_Exercise details:_
Set down exactly, please, each line from the one containing "const bag = new THREE.Group();" through the one containing "from mathutils import Matrix, Vector", both lines included, and no other line.

_Material:_
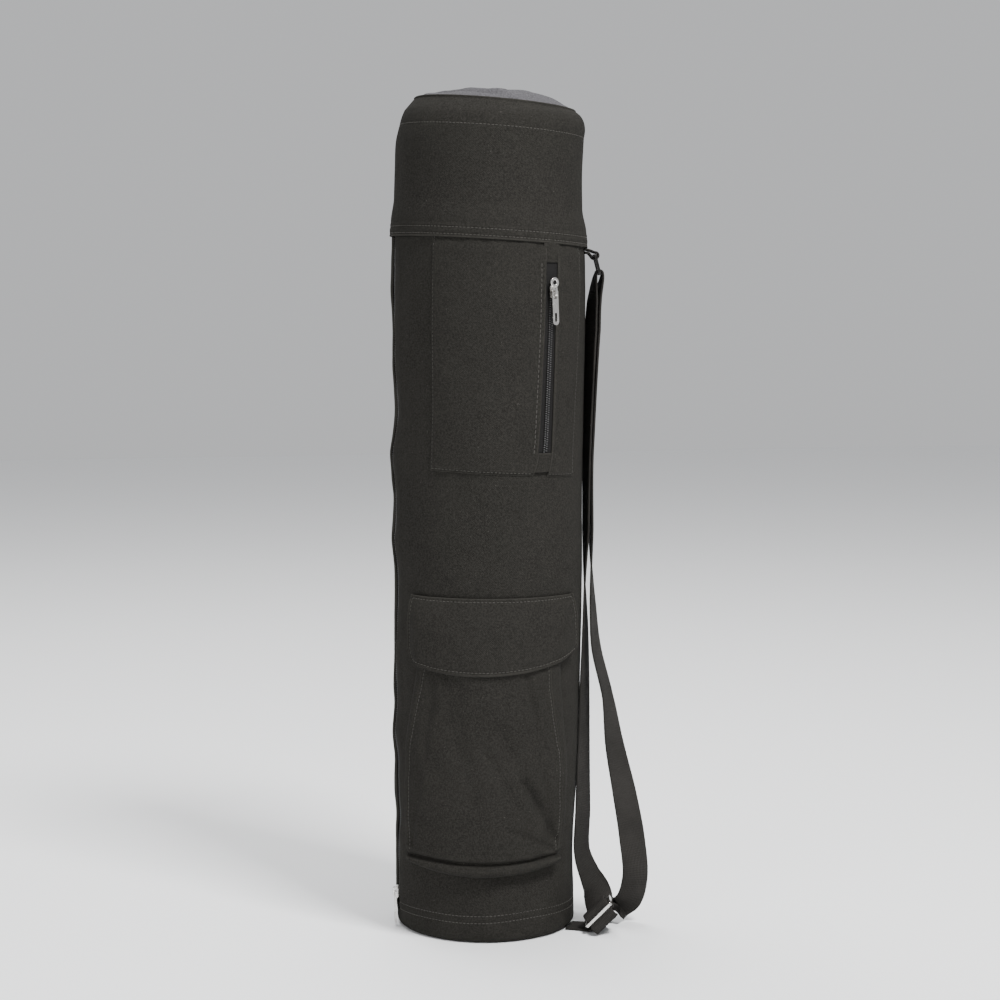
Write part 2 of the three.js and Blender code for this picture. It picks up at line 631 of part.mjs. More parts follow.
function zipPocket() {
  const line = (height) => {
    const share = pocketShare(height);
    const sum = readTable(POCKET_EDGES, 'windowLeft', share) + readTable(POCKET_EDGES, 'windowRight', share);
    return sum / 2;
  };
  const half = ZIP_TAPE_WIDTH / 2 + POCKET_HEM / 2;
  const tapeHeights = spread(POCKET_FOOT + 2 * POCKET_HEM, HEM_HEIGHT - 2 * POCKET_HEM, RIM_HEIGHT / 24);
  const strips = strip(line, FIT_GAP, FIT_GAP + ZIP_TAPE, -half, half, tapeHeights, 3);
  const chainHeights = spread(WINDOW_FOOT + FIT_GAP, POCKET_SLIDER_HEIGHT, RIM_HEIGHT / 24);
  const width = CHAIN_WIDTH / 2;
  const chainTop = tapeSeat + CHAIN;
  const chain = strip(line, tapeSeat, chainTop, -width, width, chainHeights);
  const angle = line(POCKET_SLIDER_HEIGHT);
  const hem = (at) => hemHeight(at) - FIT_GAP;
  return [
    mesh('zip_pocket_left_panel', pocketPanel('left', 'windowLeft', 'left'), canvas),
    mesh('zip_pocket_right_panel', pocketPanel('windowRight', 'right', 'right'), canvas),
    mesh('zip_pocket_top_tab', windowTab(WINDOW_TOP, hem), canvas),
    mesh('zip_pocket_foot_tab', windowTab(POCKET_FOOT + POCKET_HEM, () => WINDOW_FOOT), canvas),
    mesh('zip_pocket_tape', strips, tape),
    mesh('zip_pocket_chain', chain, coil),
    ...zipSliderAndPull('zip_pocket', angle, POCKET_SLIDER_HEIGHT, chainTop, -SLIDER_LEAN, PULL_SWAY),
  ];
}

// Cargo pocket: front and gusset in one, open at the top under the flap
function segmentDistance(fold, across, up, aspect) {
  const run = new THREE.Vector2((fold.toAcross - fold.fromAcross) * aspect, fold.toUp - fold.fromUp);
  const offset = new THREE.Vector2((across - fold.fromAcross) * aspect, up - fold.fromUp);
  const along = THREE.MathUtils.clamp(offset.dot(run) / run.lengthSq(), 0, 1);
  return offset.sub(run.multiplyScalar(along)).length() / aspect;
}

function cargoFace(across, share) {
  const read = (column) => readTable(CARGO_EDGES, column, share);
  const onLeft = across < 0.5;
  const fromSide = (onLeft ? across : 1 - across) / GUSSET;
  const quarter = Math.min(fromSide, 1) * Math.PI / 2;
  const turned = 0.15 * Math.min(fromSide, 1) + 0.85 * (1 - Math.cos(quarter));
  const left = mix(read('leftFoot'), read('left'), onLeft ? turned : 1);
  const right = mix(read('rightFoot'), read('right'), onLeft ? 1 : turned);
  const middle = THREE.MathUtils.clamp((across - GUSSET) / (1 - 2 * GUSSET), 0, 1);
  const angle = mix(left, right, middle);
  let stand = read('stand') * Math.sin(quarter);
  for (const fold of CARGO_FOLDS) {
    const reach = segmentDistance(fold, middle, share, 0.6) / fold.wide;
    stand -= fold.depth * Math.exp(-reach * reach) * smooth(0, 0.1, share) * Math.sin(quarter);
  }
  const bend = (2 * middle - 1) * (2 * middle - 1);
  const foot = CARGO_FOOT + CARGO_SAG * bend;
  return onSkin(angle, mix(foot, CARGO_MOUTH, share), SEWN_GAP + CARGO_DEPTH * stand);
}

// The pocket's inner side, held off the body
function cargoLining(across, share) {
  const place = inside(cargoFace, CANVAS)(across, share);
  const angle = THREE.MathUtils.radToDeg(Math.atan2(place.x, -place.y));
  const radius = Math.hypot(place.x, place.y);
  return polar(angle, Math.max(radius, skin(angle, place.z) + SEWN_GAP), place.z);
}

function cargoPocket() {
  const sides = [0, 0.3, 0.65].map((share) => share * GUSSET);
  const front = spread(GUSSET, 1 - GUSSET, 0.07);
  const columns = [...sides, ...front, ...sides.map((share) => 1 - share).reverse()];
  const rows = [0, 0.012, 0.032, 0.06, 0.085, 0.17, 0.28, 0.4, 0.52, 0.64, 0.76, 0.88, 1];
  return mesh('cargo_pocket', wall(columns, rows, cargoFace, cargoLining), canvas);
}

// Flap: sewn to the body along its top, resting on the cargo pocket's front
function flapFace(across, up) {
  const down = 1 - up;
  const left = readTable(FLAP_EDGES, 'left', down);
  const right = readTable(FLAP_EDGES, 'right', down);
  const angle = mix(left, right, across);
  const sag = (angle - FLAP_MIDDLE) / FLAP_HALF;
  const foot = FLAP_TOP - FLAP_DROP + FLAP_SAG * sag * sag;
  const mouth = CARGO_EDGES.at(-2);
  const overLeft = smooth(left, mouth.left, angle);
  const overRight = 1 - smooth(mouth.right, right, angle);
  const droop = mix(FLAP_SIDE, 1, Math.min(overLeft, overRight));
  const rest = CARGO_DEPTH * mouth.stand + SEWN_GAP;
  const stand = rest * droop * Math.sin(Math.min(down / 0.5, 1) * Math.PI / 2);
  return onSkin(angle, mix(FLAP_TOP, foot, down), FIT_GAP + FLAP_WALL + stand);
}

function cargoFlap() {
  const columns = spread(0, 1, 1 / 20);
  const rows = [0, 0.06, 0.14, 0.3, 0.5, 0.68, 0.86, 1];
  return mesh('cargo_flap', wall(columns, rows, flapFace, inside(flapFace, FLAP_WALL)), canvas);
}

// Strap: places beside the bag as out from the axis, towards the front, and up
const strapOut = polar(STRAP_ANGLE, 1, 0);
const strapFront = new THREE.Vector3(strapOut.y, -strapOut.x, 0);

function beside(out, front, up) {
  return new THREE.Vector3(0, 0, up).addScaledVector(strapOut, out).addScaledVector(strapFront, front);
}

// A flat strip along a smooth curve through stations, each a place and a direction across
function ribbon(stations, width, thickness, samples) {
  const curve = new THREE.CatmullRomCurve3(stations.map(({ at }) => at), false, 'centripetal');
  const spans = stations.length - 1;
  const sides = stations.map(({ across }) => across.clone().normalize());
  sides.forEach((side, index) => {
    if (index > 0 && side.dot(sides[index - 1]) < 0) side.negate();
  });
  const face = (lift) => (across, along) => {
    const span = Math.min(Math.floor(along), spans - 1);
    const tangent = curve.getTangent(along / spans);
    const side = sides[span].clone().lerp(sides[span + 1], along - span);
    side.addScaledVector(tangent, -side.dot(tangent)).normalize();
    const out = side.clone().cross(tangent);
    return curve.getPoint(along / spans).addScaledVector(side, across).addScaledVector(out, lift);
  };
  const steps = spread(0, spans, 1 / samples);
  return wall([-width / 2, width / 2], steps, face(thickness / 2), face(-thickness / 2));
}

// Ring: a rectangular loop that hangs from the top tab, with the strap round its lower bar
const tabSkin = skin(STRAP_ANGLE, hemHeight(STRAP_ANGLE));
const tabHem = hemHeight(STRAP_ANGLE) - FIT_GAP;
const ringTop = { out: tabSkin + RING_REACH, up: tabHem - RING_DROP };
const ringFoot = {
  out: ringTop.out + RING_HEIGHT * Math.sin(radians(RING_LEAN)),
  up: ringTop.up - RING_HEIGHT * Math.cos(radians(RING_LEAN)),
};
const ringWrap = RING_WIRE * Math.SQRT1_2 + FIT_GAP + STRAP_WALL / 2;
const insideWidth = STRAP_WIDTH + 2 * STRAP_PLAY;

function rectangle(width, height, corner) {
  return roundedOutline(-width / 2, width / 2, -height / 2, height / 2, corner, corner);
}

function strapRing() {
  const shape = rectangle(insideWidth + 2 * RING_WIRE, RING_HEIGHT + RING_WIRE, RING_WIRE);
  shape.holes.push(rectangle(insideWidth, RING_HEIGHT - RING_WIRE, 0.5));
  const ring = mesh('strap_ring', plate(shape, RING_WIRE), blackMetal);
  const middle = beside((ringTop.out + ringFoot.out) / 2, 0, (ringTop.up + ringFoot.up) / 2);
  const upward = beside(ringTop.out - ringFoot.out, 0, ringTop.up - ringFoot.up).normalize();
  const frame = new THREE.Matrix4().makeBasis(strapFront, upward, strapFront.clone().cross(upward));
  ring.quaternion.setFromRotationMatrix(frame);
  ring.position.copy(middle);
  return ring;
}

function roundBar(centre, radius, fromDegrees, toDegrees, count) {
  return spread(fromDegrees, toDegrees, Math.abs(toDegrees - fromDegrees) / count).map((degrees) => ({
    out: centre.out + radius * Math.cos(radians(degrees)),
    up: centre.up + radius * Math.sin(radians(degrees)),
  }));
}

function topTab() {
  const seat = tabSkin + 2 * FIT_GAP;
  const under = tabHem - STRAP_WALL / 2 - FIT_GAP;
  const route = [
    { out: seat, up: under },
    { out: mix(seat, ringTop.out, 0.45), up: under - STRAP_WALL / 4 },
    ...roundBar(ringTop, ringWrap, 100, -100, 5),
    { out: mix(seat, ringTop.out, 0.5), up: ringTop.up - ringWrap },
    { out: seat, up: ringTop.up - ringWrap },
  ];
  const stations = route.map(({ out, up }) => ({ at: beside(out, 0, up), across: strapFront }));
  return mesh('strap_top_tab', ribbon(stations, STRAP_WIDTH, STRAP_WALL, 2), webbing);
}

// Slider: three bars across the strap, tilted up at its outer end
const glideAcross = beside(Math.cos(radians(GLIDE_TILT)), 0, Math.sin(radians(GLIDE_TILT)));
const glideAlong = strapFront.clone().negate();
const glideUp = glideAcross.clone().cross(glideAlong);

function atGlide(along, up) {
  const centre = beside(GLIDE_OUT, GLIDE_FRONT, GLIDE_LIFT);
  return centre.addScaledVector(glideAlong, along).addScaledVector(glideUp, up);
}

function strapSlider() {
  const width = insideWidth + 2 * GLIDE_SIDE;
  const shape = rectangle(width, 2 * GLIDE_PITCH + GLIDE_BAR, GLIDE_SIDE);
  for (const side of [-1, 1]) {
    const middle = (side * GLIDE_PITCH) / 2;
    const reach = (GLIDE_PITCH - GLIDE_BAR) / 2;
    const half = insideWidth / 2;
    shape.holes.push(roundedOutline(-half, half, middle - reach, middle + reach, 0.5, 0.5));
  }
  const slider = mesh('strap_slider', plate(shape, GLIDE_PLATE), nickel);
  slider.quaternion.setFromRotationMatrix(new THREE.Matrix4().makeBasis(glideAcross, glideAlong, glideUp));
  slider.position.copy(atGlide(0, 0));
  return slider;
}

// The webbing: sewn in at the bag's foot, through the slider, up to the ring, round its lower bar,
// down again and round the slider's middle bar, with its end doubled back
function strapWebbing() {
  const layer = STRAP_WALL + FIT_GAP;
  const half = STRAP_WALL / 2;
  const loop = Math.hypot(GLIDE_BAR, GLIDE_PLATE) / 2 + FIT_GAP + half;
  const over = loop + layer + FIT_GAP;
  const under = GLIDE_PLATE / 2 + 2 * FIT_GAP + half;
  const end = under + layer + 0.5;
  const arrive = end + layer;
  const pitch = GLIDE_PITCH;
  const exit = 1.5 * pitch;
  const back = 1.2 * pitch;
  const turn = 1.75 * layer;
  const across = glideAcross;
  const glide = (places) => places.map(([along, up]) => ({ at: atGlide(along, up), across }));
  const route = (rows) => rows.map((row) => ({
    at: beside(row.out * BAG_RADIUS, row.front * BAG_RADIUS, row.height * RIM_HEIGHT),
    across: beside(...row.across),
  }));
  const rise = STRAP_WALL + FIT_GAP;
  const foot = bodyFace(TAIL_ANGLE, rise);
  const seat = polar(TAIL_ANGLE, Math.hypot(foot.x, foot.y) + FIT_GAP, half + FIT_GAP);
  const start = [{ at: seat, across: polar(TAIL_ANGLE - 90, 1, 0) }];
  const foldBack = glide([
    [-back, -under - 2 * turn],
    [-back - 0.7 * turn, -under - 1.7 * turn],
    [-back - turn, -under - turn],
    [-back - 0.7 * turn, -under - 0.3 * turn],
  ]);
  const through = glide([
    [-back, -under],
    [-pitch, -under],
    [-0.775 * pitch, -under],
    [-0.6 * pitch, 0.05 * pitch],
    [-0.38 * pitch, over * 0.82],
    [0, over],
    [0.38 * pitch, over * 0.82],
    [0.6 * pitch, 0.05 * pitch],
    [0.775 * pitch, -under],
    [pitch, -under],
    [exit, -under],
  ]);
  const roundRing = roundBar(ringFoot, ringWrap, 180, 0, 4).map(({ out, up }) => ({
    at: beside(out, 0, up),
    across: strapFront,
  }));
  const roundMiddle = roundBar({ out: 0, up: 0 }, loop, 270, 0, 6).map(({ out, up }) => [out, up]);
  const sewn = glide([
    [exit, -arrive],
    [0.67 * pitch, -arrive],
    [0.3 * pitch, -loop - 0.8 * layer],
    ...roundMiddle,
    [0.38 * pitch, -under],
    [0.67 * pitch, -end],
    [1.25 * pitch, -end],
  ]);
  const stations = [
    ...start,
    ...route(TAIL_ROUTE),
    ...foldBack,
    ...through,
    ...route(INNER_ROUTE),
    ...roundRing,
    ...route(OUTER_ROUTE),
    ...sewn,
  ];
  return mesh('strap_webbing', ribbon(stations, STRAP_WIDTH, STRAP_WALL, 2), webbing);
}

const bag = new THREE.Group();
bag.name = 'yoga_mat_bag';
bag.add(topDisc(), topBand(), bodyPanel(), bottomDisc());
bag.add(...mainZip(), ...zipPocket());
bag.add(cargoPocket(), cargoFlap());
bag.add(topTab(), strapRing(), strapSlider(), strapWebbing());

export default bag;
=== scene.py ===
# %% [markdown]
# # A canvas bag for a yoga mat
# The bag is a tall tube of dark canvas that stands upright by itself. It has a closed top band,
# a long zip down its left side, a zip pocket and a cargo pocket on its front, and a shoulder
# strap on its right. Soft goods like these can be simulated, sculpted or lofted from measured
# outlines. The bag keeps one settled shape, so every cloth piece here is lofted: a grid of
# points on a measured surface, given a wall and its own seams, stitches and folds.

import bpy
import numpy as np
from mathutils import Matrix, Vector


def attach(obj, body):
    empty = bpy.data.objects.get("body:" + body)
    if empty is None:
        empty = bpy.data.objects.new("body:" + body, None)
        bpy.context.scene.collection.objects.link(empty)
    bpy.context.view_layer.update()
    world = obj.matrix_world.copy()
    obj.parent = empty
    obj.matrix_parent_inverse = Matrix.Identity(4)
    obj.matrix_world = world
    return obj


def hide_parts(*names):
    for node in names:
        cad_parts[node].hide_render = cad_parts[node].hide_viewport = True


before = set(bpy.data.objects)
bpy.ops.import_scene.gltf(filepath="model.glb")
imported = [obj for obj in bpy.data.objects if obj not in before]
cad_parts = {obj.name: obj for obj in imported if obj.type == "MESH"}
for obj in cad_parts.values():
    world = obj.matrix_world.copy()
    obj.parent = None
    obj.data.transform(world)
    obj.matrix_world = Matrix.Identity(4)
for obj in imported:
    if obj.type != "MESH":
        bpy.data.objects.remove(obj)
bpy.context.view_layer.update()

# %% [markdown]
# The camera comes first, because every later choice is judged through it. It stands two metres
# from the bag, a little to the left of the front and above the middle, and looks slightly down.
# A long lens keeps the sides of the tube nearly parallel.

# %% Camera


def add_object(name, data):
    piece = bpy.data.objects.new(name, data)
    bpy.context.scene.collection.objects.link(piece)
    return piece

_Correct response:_
const bag = new THREE.Group();
bag.name = 'yoga_mat_bag';
bag.add(topDisc(), topBand(), bodyPanel(), bottomDisc());
bag.add(...mainZip(), ...zipPocket());
bag.add(cargoPocket(), cargoFlap());
bag.add(topTab(), strapRing(), strapSlider(), strapWebbing());

export default bag;
=== scene.py ===
# %% [markdown]
# # A canvas bag for a yoga mat
# The bag is a tall tube of dark canvas that stands upright by itself. It has a closed top band,
# a long zip down its left side, a zip pocket and a cargo pocket on its front, and a shoulder
# strap on its right. Soft goods like these can be simulated, sculpted or lofted from measured
# outlines. The bag keeps one settled shape, so every cloth piece here is lofted: a grid of
# points on a measured surface, given a wall and its own seams, stitches and folds.

import bpy
import numpy as np
from mathutils import Matrix, Vector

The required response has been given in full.